B.C. Society of Fine Arts

     The private view of the exhibition of the B.C. Society of Fine Arts on Saturday evening was a most successful affair. Two things made it so. In the first place, it was pictorially speaking one of the best shows that highly respectable Society has had, and secondly, it was held in far better quarters than they have ever been fortunate enough to secure for their shows. As a charter member of the organization from its inception twenty years ago, I can look back on some weird places in which from year to year, we attempted to show the public that we were alive, if not kicking.
     That the exhibition of Saturday was held in rooms which, compared with those other sordid locations, were palatial, is due to the astonishing surprise which has been sprung upon most local people interested in art by the executive of the B.C. Art League, in securing from the Hudson's Bay Company a spacious and lofty room at 649 Seymour Street which, except for its approach, is superior to anything the league has ever had, and in getting it ready for the opening on Saturday in such a short time that the labor involved must have been of an exceptional and vigorous nature.
     The B.C.S.F.A. has recently had the expert and capable assistance of Mrs. A.J. Pilkington as honourary secretary treasurer, and the society owes much to her in this regard. The catalogues were ready and the arrangements were complete.
     There was a good crowd at the opening, and as a matter of course a "private view" is not the best time to make any detailed examination of the exhibits. But a more or less cursory "once-over" of them revealed that it is equal in interest to any previous show. As it will be open for some weeks, everyone who cares for pictures should make an effort to see this exhibit. No. 649 Seymour Street is at the back of one of the small stores in the rear of the Hudson's Bay premises. Passing through a short corridor, one finds a long flight of stairs, and at the top of these the visitor will find the show.
     Now for some mention of impressions one got at intervals of talking with old friends. I see by counting up the catalogue that there are eight women exhibitors and eight men. On the principle of "ladies first," I may begin by saying that Melita Aitken's flower pictures are very splendid, very striking, and that they show no falling-off in her ability in this line. They are fine examples of what can be done with flowers by means of water color.
     Kate A. Smith (Mrs. F. Hoole) is the most skillful animal-painter in the society. She also has a portrait. She has a very good picture of the head of a young dog, and a covetable one. It is in pastels on dark paper and the animal is alive. Her "Study of a Grey Hunter" is admirably drawn, good in tone, and the bit of landscape thrown in is exactly "right." Her portrait of a girl, in soft, low tones, and the rest of the seven of her examples indicated no diminuition of the ability of this talented artist.

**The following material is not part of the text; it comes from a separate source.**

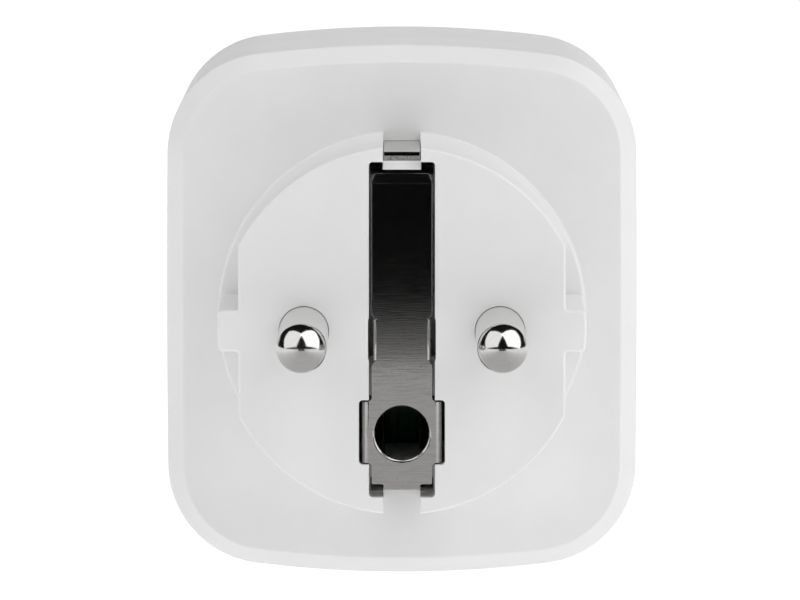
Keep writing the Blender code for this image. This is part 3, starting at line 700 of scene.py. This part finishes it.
bend_strip(contact, upper_route)
torn_top = Vector((0, 0, UPPER_FACE - BURNISHED)) * MM
work = bmesh.new()
work.from_mesh(contact.data)
end = [f for f in work.faces if f.normal.y < -0.9 and f.calc_center_median().y < NEAR_END * MM]
end_edges = dict.fromkeys(edge for face in end for edge in face.edges)
end_corners = dict.fromkeys(corner for face in end for corner in face.verts)
torn = [*end, *end_edges, *end_corners]
bmesh.ops.bisect_plane(work, geom=torn, dist=1e-8, plane_co=torn_top, plane_no=(0, 0, 1))
work.to_mesh(contact.data)
work.free()
dress(contact, BAR_NICKEL, "meter", "nickel_plate", "upper_side_contact")
SHEARED_NICKEL = surfaced(
    "sheared_nickel",
    worked,
    {
        "Colour": (0.55, 0.54, 0.53, 1),
        "Dull Colour": (0.06, 0.06, 0.06, 1),
        "Lines per Metre": (4200.0, 2500.0, 1500.0),
        "Line Depth": 0.00003,
        "Spots": 0.9,
        "Smoothest": 0.35,
        "Roughest": 0.6,
    },
    {"Metallic": 1.0},
)
contact.data.materials.append(SHEARED_NICKEL)
for polygon in contact.data.polygons:
    if polygon.normal.y < -0.9 and polygon.center.y < NEAR_END * MM and polygon.center.z < torn_top.z:
        polygon.material_index = 1

# ---------------------------------------------------------------- straps, rivets and socket contacts
# Brass stampings that carry the load current: two links from the pins to the board, two slit sleeves that
# grip the pins of a plug in the socket, and two rivets. Their shapes are right as they are.
BRASS = surfaced(
    "half_hard_brass",
    worked,
    {
        "Colour": (0.76, 0.58, 0.29, 1),
        "Dull Colour": (0.45, 0.3, 0.13, 1),
        "Lines per Metre": (200.0, 3000.0, 5000.0),
        "Smoothest": 0.22,
        "Roughest": 0.4,
    },
    {"Metallic": 1.0},
)


def coat(material, *names):
    """Gives CAD nodes, which keep their shape, their real finish."""
    for name in names:
        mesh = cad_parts[name].data
        mesh.materials.clear()
        mesh.materials.append(material)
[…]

     Grace Judge shows three examples of clever penwork in black and white, delicate in execution, and showing much imagination and study of the fashions of a bygone day.
     Mrs. V.M. Brown-Webster is a painter of still life. She draws well and has a fine sense of color and light.

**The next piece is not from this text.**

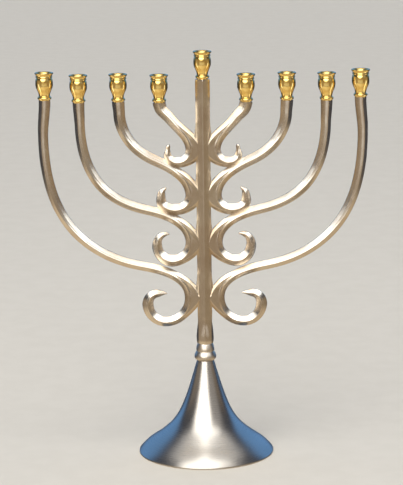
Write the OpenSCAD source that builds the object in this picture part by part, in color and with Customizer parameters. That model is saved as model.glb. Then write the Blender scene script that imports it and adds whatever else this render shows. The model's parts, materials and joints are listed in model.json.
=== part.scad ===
// Nine-branch menorah: a stem with four pairs of S-curved branches, each ending
// in a scroll below, nine turned candle cups, two collars and a spun flared base.
// Millimetres, +Z up, the centre of the base's footprint at the origin, cups in a
// row along X.

/* [Base and collars] */
// Radius of the base where it stands
base_r = 59.2; // [56:0.2:62]
// Radius of the neck of the base under the lower collar
neck_r = 7.5; // [7.2:0.1:8.5]
// Height of the base
base_h = 83; // [78:1:88]
// Thickness of the spun base
base_wall = 1.5; // [1.2:0.1:1.8]
// Radius of the lower, larger collar
lower_collar_r = 9.6; // [8.6:0.1:11]
// Height of the lower collar
lower_collar_h = 8.2; // [7:0.1:9]
// Radius of the upper collar
upper_collar_r = 7.9; // [7.6:0.1:9]
// Height of the upper collar
upper_collar_h = 7.2; // [6:0.1:8]

/* [Stem and branches] */
// Half width of the stem where the branches join it
stem_w = 6.6; // [6.4:0.1:6.8]
// Half depth of the stem, from its axis to its front ridge
stem_d = 7; // [6.4:0.1:7.6]
// Height of the top of the stem, under the middle cup
stem_top = 332; // [326:1:340]
// Half depth of a branch, as a share of its half width
depth_share = 1; // [0.85:0.05:1.1]

/* [Candle cups] */
// Bore of a cup, for a candle of 9.5 mm
cup_bore_d = 10.5; // [10:0.1:10.8]
// Depth of the candle's bore
cup_bore_depth = 12; // [11:0.5:12.5]
// Height of a cup
cup_h = 24; // [23.5:0.1:25]
// Diameter over a cup's lip
lip_d = 16; // [15.6:0.1:16.6]
// Diameter of a cup's belly
belly_d = 14.6; // [14.2:0.1:15.2]
// Diameter of a cup's waist
waist_d = 9.6; // [9.4:0.1:10.4]
// Diameter of the bead at a cup's foot
foot_d = 12.2; // [11.6:0.1:12.6]

/* [Fastenings] */
// Diameter of the threaded studs that hold the cups
stud_d = 4; // [3.6:0.1:4.2]
// Depth of each stud in its branch, and again in its cup
stud_reach = 5; // [4:0.1:5.4]
// Diameter of the tie rod that holds the base
rod_d = 6; // [5.6:0.1:6.2]

/* [Hidden] */
SIDES = ["left", "right"];
PAIRS = [1, 2, 3, 4];

$fn = 64;
// Radial clearance of a thread, and of a rod through its hole
play = 0.05;
rod_play = 0.2;

nickel = "#c9c2b6";
dark_nickel = "#a89f92";
steel = "#8d8f92";
brass = "#d9a63a";

// The centrelines of the right-hand branches, lowest pair first, from the cup down
// past the stem and round the scroll. Each row is [x, z, heading, half width], with
// the heading in degrees from +X, turning up.
branch_knots = [
    [[136, 315, -90, 5.1], [138, 285, -90, 4.4], [115.5, 203, -128, 4.3],
     [56, 168.6, -169, 4.3], [13.2, 139, -90, 4.2], [34.2, 118, 0, 4.4],
     [49.8, 134, 90, 4.9], [41, 143.4, 180, 3.6], [32.6, 143.3, 195, 0.6]],
    [[106.8, 312.5, -90, 5.2], [106.2, 294, -91, 4.4], [91, 242, -127, 4.5],
     [50, 218.2, -167, 4.5], [12, 188, -90, 4.2], [27.5, 172.6, 0, 5.4],
     [41, 186.5, 90, 4.4], [35, 196, 165, 2.6], [30.1, 196.1, 200, 0.6]],
    [[72.6, 313, -90, 5.5], [72, 303, -91, 5.1], [62.4, 277, -128, 4.8],
     [42, 261.6, -155, 4.8], [11.6, 230, -90, 4.2], [24.5, 218, 0, 5.2],
     [37, 226.5, 90, 4.3], [36, 233.6, 115, 3.1], [32.2, 237.2, 152, 0.6]],
    [[37.4, 312, -90, 5.6], [36.4, 307.6, -106, 5.5], [29.4, 299.2, -130, 5.1],
     [18.4, 286.6, -131, 4.7], [11, 270.5, -90, 4.2], [22.3, 259.6, 0, 4.7],
     [30.8, 267, 90, 3.2], [29.8, 275.3, 100, 0.5]]
];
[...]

     Margaret Wake, a vigorous painter and a steadfast member of the society for long, is well represented by a portrait of Miss Ruth Henderson. It is full of color, broadly painted, and it attracted a good deal of notice. Miss Wake has also some flower pieces painted with a dashing brush.

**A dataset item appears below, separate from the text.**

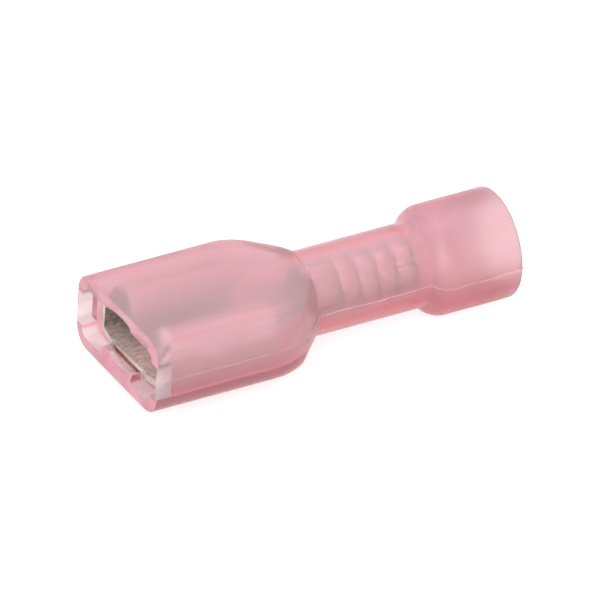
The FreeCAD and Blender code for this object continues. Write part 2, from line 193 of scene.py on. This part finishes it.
def pink_nylon():
    """Pale at the skin and pink in its depth, milkier and rougher on the wire bell, with painted
    shade by height: pinker and darker low down, mauve on top.
    """
    material, nodes, links, shader = new_material(
        "clear_pink_nylon",
        IOR=1.22,
        Transmission_Weight=0.79,
        Coat_Weight=0.6,
        Coat_Roughness=0.35,
        Coat_Tint=(0.975, 0.885, 0.94, 1),
    )
    cloud = noise(nodes, links, 420.0, 4.0, (0.6, 1.0, 1.0))
    skin = ramp(nodes, links, cloud, (0.3, (0.905, 0.835, 0.845)), (0.7, (0.945, 0.915, 0.925)))
    milky = ramp(
        nodes,
        links,
        reach(nodes, links, "X", MILKY_FROM, REAR),
        (0.0, (1.0, 1.0, 1.0)),
        (0.25, (0.97, 0.92, 0.93)),
        (0.5, (0.96, 0.92, 0.93)),
        (0.85, (0.83, 0.77, 0.75)),
    )
    # Painted shade by height: pinker and darker low on the part, paler in the middle and mauve
    # at the top.
    nylon_shade_by_height = ramp(
        nodes,
        links,
        reach(nodes, links, "Z", 0.0, NYLON_SHADE_HEIGHT),
        (0.2, (1.0, 0.82, 0.84)),
        (0.34, (0.84, 0.64, 0.68)),
        (0.52, (0.92, 0.91, 0.90)),
        (0.65, (0.97, 1.0, 1.0)),
        (0.82, (0.97, 0.99, 1.0)),
        (1.0, (0.93, 0.90, 0.97)),
    )
    shade = product(nodes, links, milky, nylon_shade_by_height)
    links.new(product(nodes, links, skin, shade), shader.inputs["Base Color"])
    haze = noise(nodes, links, 2600.0, 5.0)
    satin = ramp(nodes, links, haze, (0.3, 0.3), (0.75, 0.38))
    bell = reach(nodes, links, "X", ROUGHER_FROM, ROUGHER_TO)
    added = combined(nodes, links, "MULTIPLY", bell, 0.28)
    links.new(combined(nodes, links, "ADD", added, satin), shader.inputs["Roughness"])
    scuff = nodes.new("ShaderNodeBump")
    scuff.inputs["Strength"].default_value = 0.25
    scuff.inputs["Distance"].default_value = 0.00001
    links.new(haze, scuff.inputs["Height"])
    links.new(scuff.outputs["Normal"], shader.inputs["Normal"])
    depth = nodes.new("ShaderNodeVolumeAbsorption")
    depth.inputs["Color"].default_value = (0.96, 0.60, 0.60, 1)
    depth.inputs["Density"].default_value = 1000.0
    links.new(depth.outputs["Volume"], nodes["Material Output"].inputs["Volume"])
    return material


def pale_flash():
    """The thin ridge scatters more light than the wall behind it."""
    material, nodes, links, shader = new_material(
        "pale_flash", Roughness=0.35, IOR=1.25, Transmission_Weight=0.55
    )
    grain = noise(nodes, links, 3500.0)
    tint = ramp(nodes, links, grain, (0.35, (0.84, 0.58, 0.60)), (0.65, (0.93, 0.78, 0.78)))
    links.new(tint, shader.inputs["Base Color"])
    return material


def thin_nylon():
    """The skin left over the side slots is so thin that it is almost clear."""
    material, nodes, links, shader = new_material(
        "thin_nylon", Roughness=0.3, IOR=1.1, Transmission_Weight=0.65
    )
    haze = noise(nodes, links, 1400.0, 4.0, (0.3, 1.0, 1.0))
    tint = ramp(nodes, links, haze, (0.35, (0.78, 0.64, 0.64)), (0.65, (0.86, 0.75, 0.75)))
    links.new(tint, shader.inputs["Base Color"])
    return material


def end_nylon():
    """The wall seen from its end, at the rim: the depth of the wall shows its full colour."""
    material, nodes, links, shader = new_material(
        "end_nylon",
        Roughness=0.4,
        Subsurface_Weight=0.3,
        Subsurface_Radius=(1.0, 0.4, 0.5),
        Subsurface_Scale=0.0003,
    )
    cloud = noise(nodes, links, 700.0)
    tint = ramp(nodes, links, cloud, (0.3, (0.60, 0.24, 0.30)), (0.7, (0.74, 0.35, 0.41)))
    links.new(tint, shader.inputs["Base Color"])
    return material


def whole(mesh):
    return mesh.verts[:] + mesh.edges[:] + mesh.faces[:]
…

     Miss B.A. Fry's small but choice pastels filled their niche well.
     Miss Frame, a most dependable member of the society, its leader in impressionism, who was commended in New York a long while ago, shows three characteristic examples. To my ( ? ) "Parasols and Lanterns" is much the ( ? ) work as to drawing and decorative effect.
     And now, what to do with the men's exhibition? I fear I must come back to them later when I may be permitted, with a more leisurely eye, to look at their attractive productions. But there were some canvases so interesting both from a psychological and pictorial point of view that I must say something about them now.
     Decidedly the most striking picture from a masculine brush is the large landscape with a wind-tormented tree in the middle and an expanse of snow realistically painted with the afterglow of sunset upon it. It is impressionistic with a sane impressionism and gentle and simple looked at with understanding and delight. This is Charles Scott's. (Editor's note: the painting is actually by W.P. Weston, as corrected in a subsequent notice in the paper.)
     Tom Fripp at his best, with seven of his water colors at astonishingly low prices which in London would fetch double the money, should receive the notice of collectors. His "Near the Head of Pitt Lake, B.C." has the note of grandeur he has attained in his interpretation of our mountains, and so has the other big one.
     Mr. W.P. Weston, always a standby of the society since he came here with fine credentials from London - an academic painter by education who experiments occasionally with modernism by way of recreation - is seen in six canvases which should be studied with the desire to get the artist's point of view, as he is not the man to do things without reason.
     S.P. Judge, foster-father of the society, is seen with good effect in his "B.C. Coast." His sky is well done and his portrayal of the lonely coast excellent. He has also three other pictures.
     Harry Hood has arrived at a style of his own, which is very agreeable, and that he has thus arrived so that his pictures would be known if they were not signed show him to be an authentic artist. Stanley Tytler also is thus known, besides being an honored life member. He shows three pictures. J. Thornton Sharp's sojourn in the Old Country gave him a new start in acquarelles; look at his two pictures.
     Just as I was going to look at the four examples by E. Marett Wilcocks, somebody came up to talk to me about the political situation, so that's that.